Rian Johnson pushed for more practical effects and on-location shooting, like the salt flats of Bolivia for Crait. That environment changes how an actor moves. Oscar Isaac’s Poe Dameron feels more frantic and desperate when he’s sliding through red dust than he did in the clean cockpits of the previous film. His arc from a "flyboy" to a leader required a level of nuance that Isaac delivered in spades, especially during his "mutiny" against Holdo.

How to appreciate the performances today

If you want to revisit the film with fresh eyes, stop looking at it as a sequel to The Force Awakens. Look at it as a character study.

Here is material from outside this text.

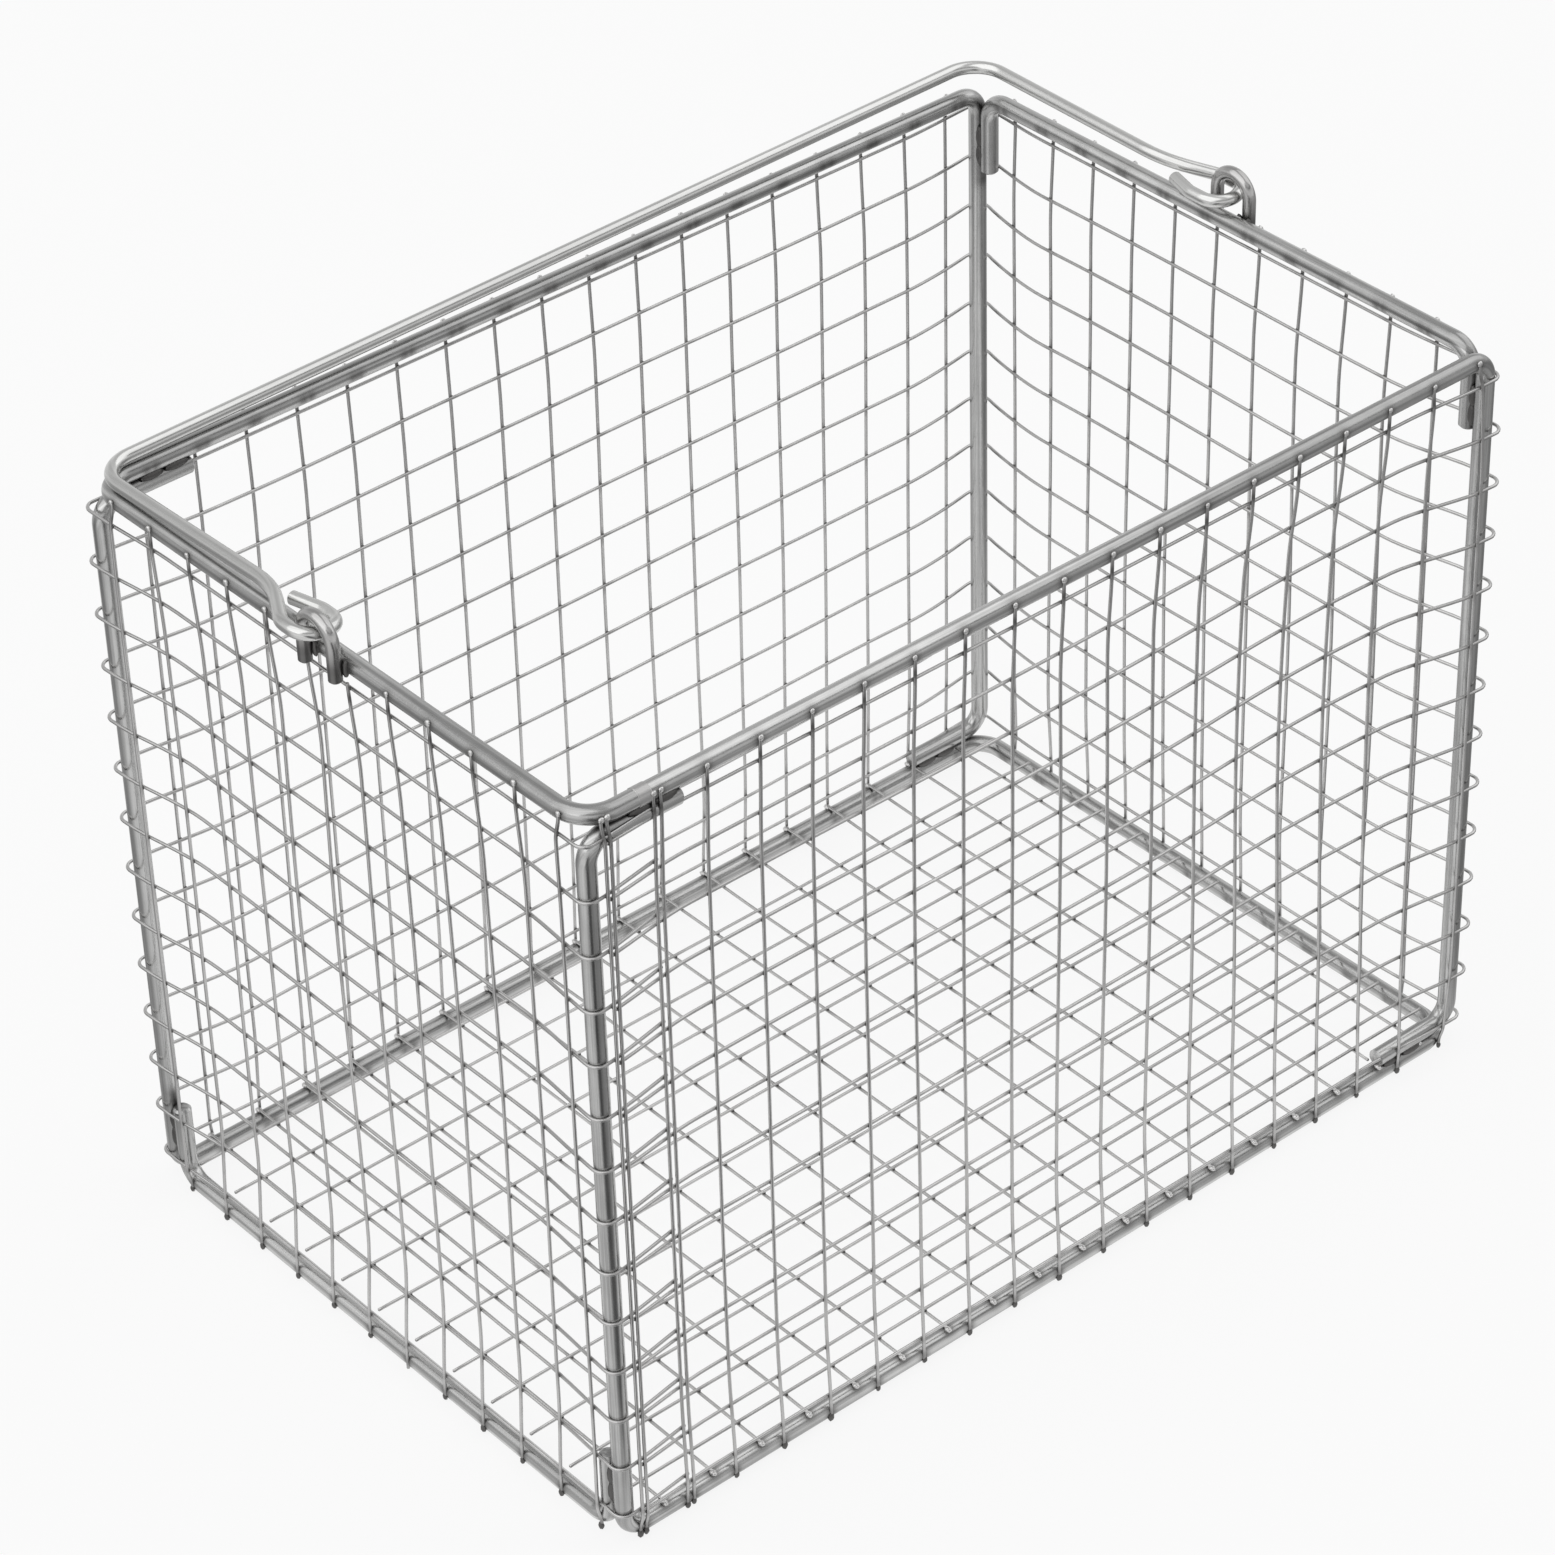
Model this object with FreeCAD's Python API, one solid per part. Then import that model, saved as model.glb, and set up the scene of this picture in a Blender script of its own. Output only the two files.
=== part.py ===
import FreeCAD, Part
import math
import os

# Wire mesh basket with a bail handle, in millimetres.
# The frame is four lengths of round wire and two staples, bent and welded.
# Origin: middle of the footprint, on the surface that the bottom rails stand on.
# +X runs along the long side, +Y points to the side that the bail lies on.

# Frame, measured between wire axes
FRAME_LENGTH = 235.0
FRAME_WIDTH = 152.5
FRAME_HEIGHT = 174.5
FRAME_WIRE = 4.0
RAIL_BEND = 7.0
POST_BEND = 5.0
LEG_REACH = 22.0
STAPLE_LEG = 18.5
BUTT_FROM_POST = 13.0
FRAME_CHAMFER = 0.5

# Mesh
MESH_WIRE = 1.04
MESH_PITCH = 12.7
HOOP_COUNT = 14
HOOP_FROM_RAIL = 4.7
LAP_LENGTH = 15.5
LAP_RISE = 1.2
LAP_END_RISE = 2.2
LAP_JOG_RUN = 14.0
LAP_UPRIGHT_SHIFT = 1.7
HOOP_STUB = 1.3
UPRIGHT_TOP_REACH = 0.6
UPRIGHT_FOOT_GAP = 0.4
UPRIGHT_EAR_GAP = 0.3
FLOOR_WIRE_OVERHANG = 1.2
FLOOR_WIRE_END_ANGLE = 45.0

# The thin wires are many, so each has eight flats and its turns are mitred
MESH_FLATS = 8
TURN_MITRES = 3

# Ears that hold the bail
EAR_WIRE = 2.9
EAR_SPREAD = 9.5
EAR_LEG_TOP = 4.6
EAR_FOOT_DROP = 3.0
NEAR_EAR_SHIFT = -1.6
FAR_EAR_SHIFT = 0.0

# Bail handle; rises are heights of its axis above the axis of the rim rails
BAIL_WIRE = 2.9
BAIL_BEND = 8.0
BAIL_CHAMFER = 0.4
BAIL_RAIL_GAP = 0.3
BAIL_FAR_LIFT = 4.1
KNEE_REACH = 17.0
KNEE_BEND = 20.0
NEAR_KNEE_RISE = 5.6
FAR_KNEE_RISE = 6.9
HOOK_EAR_GAP = 0.4
HOOK_TURN = 4.8
HOOK_TURN_BEND = 4.5
HOOK_OUTER_BEND = 3.6
NEAR_HOOK_SLANT = 0.0
FAR_HOOK_SLANT = 3.4
HOOK_FOOT = -1.7
HOOK_BEND_REACH = 6.8
HOOK_SIDE_BEND = 5.0
NEAR_OUTER_RISE = 6.3
FAR_OUTER_RISE = 4.9
HOOK_INNER_RISE = 4.7
HOOK_TIP_REACH = 13.2
HOOK_TIP_CLOSE = 1.6
NEAR_TIP_RISE = 4.3
FAR_TIP_RISE = 5.0
SWING_AXIS_RISE = 5.4
SWING_AXIS_SHIFT = -0.95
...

  1. Watch the eyes. Specifically Hamill and Driver. So much of the story is told through glances and silence rather than dialogue.
  2. Focus on the cost. Notice how the background actors in the Resistance fleet dwindle. The cast gets smaller and smaller as the movie progresses, creating a sense of claustrophobia.
  3. Ignore the "theories." The biggest complaint at the time was that fan theories about Snoke or Rey’s parents weren't true. If you judge the actors based on what happens on screen rather than what you wanted to happen, the performances hold up incredibly well.

The legacy of the Star Wars Last Jedi cast isn't about whether the movie was "good" or "bad." It's about the fact that these actors took risks. They didn't just give us the hits. They gave us something messy, complicated, and deeply human in a galaxy far, far away.

To really get the most out of this era of Star Wars, your next step should be watching the "The Director and the Jedi" documentary. It's a raw look at the production where you can actually see the moment Mark Hamill realizes his character is changing forever. It provides the context that makes his performance in the final film even more impressive. After that, go back and watch the throne room scene again—pay attention to the choreography. Every member of the cast, including the stunt team playing the Praetorian Guards, had to be perfectly in sync for that sequence to work without a single cut in the middle of the action. It's a masterclass in physical acting.